Sissy, que había terminado con su borrascoso pasado y se suponía que iba asentándose en esa calma que precede a una plácida madurez, causó de repente un tremendo revuelo en la familia. Se enamoró locamente del John con quien estaba casada desde hacía más de cinco años. Y eso no fue todo. Enviudó, se divorció, volvió a casarse y concibió, y todo en diez días escasos.
El diario favorito de Williamsburg,
The Standard Union
, llegó una tarde, como de costumbre, al escritorio de Francie a la hora de salida. También, como de costumbre, lo llevó a casa para que lo leyera Katie después de cenar. A la mañana siguiente lo devolvería a la agencia, lo leería y lo marcaría. Puesto que Francie jamás leía periódicos fuera de la oficina, no podía saber lo que contenía aquella edición.
Después de cenar, Katie se sentó cerca de la ventana para dar un vistazo a las noticias. Un instante después de pasar la tercera página, estalló con un «¡Oh, qué cosa!». Francie y Neeley corrieron, y uno a cada lado leyeron por encima de los hombros de Katie el título que ella señaló: «Un heroico bombero pierde la vida en el incendio del mercado Wallabout». Debajo, en letra algo más pequeña, en un subtítulo, se leía: «Pensaba jubilarse dentro de un mes».

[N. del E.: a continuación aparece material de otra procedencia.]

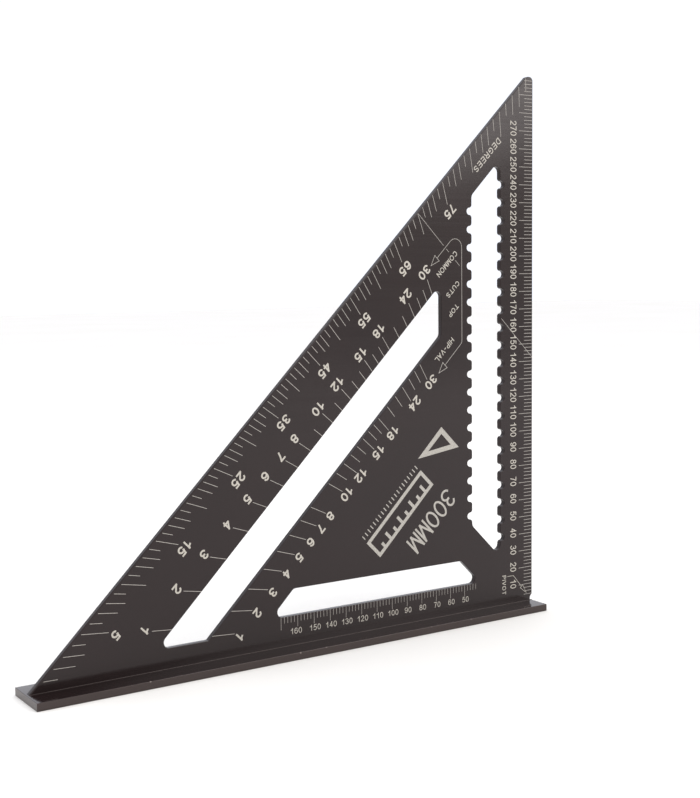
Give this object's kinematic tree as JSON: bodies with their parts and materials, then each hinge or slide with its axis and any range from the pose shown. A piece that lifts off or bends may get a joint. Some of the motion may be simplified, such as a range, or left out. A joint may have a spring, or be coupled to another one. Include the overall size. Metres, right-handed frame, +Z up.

Leyendo el reportaje, Francie supo que el heroico bombero era ni más ni menos que el primer esposo de Sissy. Publicaban una fotografía de Sissy tomada hacía veinte años, en la que aparecía con un prominente peinado al estilo Pompadour y enormes mangas abullonadas. Sissy a los dieciséis años. Debajo de la fotografía, la leyenda: «La viuda del heroico bombero».
—¡Oh, qué cosa! —repitió Katie—. Por lo visto, no volvió a casarse. Debió de guardar esa fotografía de Sissy todo este tiempo, y al fallecer, los que revisaron sus efectos, encontraron ¡a Sissy! Tengo que ir enseguida —dijo quitándose el delantal y yendo a buscar su sombrero, mientras explicaba—: El John de Sissy lee los periódicos. Ella le dijo que estaba divorciada. Cuando sepa la verdad, la matará. O, por lo menos, la echará a la calle. No tendrá adónde ir con su criatura y su madre.
—Parece un buen hombre —dijo Francie—. No creo que haga eso.
—No sabemos qué no haría. No sabemos nada de él. Es un extraño en la familia y siempre lo ha sido. Rogad a Dios que no llegue demasiado tarde.
Francie insistió en ir también, y Neeley consintió en quedarse en casa con Laurie a condición de que luego le contasen hasta el último detalle.
Cuando llegaron a casa de Sissy, la encontraron con el rostro encendido por la conmoción. La abuela se había refugiado con la criatura en la sala y sentada en la oscuridad rezaba para que se resolviera todo de la mejor manera.